Scientific classification
- Kingdom: Plantae
- Clade: Tracheophytes
- Clade: Angiosperms
- Clade: Eudicots
- Clade: Asterids
- Order: Asterales
- Family: Asteraceae
- Genus: Artemisia
- Species: A. nesiotica
- Binomial name: Artemisia nesiotica P.H.Raven
- Synonyms: Artemisia californica var. insularis (Rydb.) Munz; Crossostephium insulare Rydb.;

= Artemisia nesiotica =

- Genus: Artemisia
- Species: nesiotica
- Authority: P.H.Raven
- Conservation status: G3
- Synonyms: Artemisia californica var. insularis (Rydb.) Munz, Crossostephium insulare Rydb.
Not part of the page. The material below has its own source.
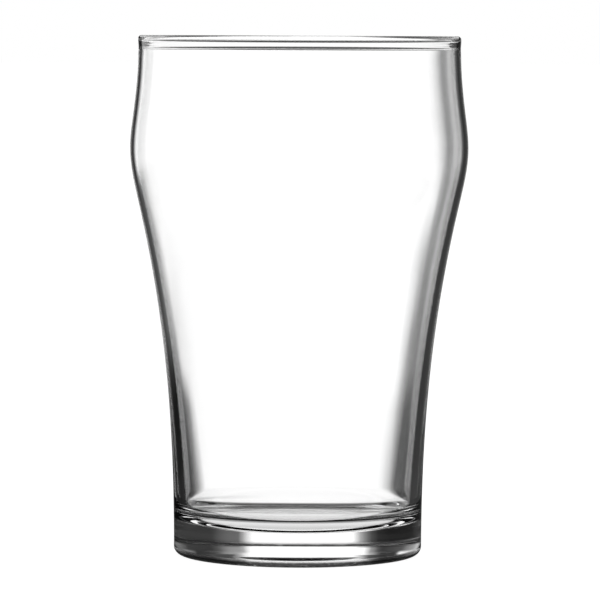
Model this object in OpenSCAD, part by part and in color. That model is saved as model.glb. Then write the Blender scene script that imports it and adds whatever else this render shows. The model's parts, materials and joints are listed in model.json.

Species of flowering plant

Artemisia nesiotica is a rare California species of sagebrush in the daisy family, known by the common name island sagebrush. It is endemic to the Channel Islands of California, found on 3 of the 8 islands (San Nicolas, San Clemente, and Santa Barbara Islands).

==Description==
Artemisia nesiotica is a small shrub growing up to about 50 cm (20 inches) tall and generally rounded in shape. It produces several thin, upright stems from a woody base. The foliage is made up of woolly leaves divided into many thin, flat, threadlike segments. The inflorescence is a narrow cluster of several flower heads. The fruit is a tiny resinous achene with a pappus of hairs.

==Etymology==
The earliest name given to the plaint was Crossostephium insulare, coined by Per Axel Rydberg in 1916. In 1935, Philip Alexander Munz declared this to be a variety of Artemisia californica. Peter Raven later wanted to recognize the Channel Island plants as a distinct species within Artemisia, but the name Artemisia insularis had already been used for a Kuril Islands plant in 1936. Hence Raven's new name, Artemisia nesiotica.